Services have been extended to include money transfer, particularly international transfers. Money can be deposited into your account physically at any mobile operator outlets and withdrawn at any other outlet. There are, of course, checks and balances. One can transfer money to family or any other person using this service, with a nationally operating payments platform. This is all relevant and efficient in a country that has very few branches or limited accessibility to banking services.
Money transfers, loan repayments, person-to-person (P2P) transfers, convenient payments such as transport, etc, have underpinned the services offered. Since then, loans and ancillary products have been added to the service.
Has the same service been less successful in other markets? If the primary driver is remittances and P2P transfers, then there are alternative players who provide the same, slashing prices with innovative product delivery approaches. There has also been the issue of money laundering, regulation and bank pressures on the competitive front.
Is this the modified model for payments banks? So, where does this place the payments banks so thoughtfully launched by RBI?
As a result, we have SBI chairperson Arundhati Bhattacharya saying, “Neither payments banks nor small finance banks seem to have as yet devised a business model that can be said as viable.” SBI has tied up with Reliance Industries for a payments bank venture.
There are many business models established in the market to construct one. A partnership with one of the innovative fintech firms may advance the journey of the payment incumbents. There are no advantages of a partnership with larger institutions either. Ally Bank in the US and Goldman are examples. After acquiring the GE venture, Goldman has started a checking account service with a minimum balance of $1. They have 140,000 accounts and $2 billion in deposits.

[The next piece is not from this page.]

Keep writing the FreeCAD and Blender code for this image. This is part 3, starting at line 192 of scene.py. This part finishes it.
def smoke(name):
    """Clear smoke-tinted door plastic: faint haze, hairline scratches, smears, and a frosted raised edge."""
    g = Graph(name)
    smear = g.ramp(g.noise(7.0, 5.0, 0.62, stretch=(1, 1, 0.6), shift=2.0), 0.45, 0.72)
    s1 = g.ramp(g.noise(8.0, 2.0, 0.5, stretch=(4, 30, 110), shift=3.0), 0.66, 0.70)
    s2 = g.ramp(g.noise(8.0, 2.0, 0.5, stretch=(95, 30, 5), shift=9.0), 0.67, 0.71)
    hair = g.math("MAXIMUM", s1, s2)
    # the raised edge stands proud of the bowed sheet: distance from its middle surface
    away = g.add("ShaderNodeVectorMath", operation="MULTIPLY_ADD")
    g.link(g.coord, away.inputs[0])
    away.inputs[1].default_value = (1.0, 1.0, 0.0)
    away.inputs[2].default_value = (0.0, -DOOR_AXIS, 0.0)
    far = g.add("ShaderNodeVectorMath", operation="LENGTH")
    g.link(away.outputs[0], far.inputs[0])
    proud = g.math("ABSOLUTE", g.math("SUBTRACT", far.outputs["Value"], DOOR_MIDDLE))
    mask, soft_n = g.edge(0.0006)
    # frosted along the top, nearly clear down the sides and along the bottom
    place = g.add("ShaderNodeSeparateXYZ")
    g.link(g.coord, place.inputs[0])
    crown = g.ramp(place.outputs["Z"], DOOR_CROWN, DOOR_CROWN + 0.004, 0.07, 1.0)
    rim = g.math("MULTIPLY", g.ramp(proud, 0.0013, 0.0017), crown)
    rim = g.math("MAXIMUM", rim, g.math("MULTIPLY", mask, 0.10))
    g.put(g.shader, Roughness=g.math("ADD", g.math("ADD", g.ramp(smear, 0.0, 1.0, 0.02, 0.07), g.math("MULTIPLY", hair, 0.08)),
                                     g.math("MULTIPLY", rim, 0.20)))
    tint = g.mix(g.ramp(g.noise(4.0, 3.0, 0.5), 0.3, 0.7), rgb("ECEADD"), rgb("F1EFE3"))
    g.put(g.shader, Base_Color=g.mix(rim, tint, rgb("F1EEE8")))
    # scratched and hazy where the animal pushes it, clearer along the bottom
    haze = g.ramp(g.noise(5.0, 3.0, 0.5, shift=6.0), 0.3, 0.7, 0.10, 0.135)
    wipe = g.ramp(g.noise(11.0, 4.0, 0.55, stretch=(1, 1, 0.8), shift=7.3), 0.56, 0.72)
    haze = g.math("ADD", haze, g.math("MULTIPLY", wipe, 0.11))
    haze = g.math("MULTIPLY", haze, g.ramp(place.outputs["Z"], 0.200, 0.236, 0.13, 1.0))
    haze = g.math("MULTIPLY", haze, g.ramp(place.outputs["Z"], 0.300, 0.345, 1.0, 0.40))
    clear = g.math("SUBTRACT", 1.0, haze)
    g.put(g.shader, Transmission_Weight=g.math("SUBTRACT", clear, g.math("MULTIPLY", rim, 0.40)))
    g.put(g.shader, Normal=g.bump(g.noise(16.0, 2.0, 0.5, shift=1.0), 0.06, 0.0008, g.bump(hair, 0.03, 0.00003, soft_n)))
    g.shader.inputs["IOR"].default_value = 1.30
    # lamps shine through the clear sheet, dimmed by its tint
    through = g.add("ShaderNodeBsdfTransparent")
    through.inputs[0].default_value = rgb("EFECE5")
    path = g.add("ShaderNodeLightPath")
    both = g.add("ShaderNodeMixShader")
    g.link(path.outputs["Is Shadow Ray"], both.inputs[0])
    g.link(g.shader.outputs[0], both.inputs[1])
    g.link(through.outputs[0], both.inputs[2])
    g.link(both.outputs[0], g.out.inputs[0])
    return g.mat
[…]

What is the business model? A 2% yield relative to market price of 10 basis points. How do they make money against this? Cost savings on expense side, investing on AAA to BB grade investments to generate the spread.
It is up to the industry to figure this out along with with other players in the ecosystem. Many have applied for licences, and the business model should have underpinned the grant of the licnece, not the kind of IT systems that one must have. One is necessary for enablement, while the business model is imperative for monetisation.
There are choices—a MasterCard /Visa type of interchange structure where there is a defined model for sharing of revenues amongst the players in the ecosystem. For payments and transfers, the customer funds it. While for commerce transactions, the merchant funds it. The model, as it gains traction, paves the way for other players’ entry.
Another model could be deposits, payment services and additional products like life insurance and a retirement accounts. Making money on spreads on deposits, charge a small fee for remittances and bill payments—again there are market-specific models. For insurance and retirement account, charge a customer acquisition fee and an annual maintenance fee for keeping the account active.
They are just two variances and one can conceive of even a simpler model like Goldman—deposits and payments. Assume that India adds 100 million unbanked to the banking network and with an average deposit of $2,000 (R150,000 limit), we are adding $200 billion liquidity into the system. At a spread of 200 or 250 basis points, that is a $5 billion revenue pool, just on deposits.
There are not only viable business models, but a commercial framework too that paves the way for unlocking the clogged banking system and add liquidity to the economy.
The unbanked population has remained outside the periphery of participating in the economic system to reap the benefits of growth and economic prosperity. Always mobile, hard working and eternally caring for the families, this workforce needs recognition. This is not about financial inclusion but about the financial legitimacy to be recognised for the efforts and sacrifices. The banking system is the second step in this journey, with employment being the first.
Payments bank or micro bank is the right pursuit and India must march towards bringing on board the 300-400 million unbanked individuals and adding another $1 trillion to monetary flows.
The business model exists and it is a vibrant one too.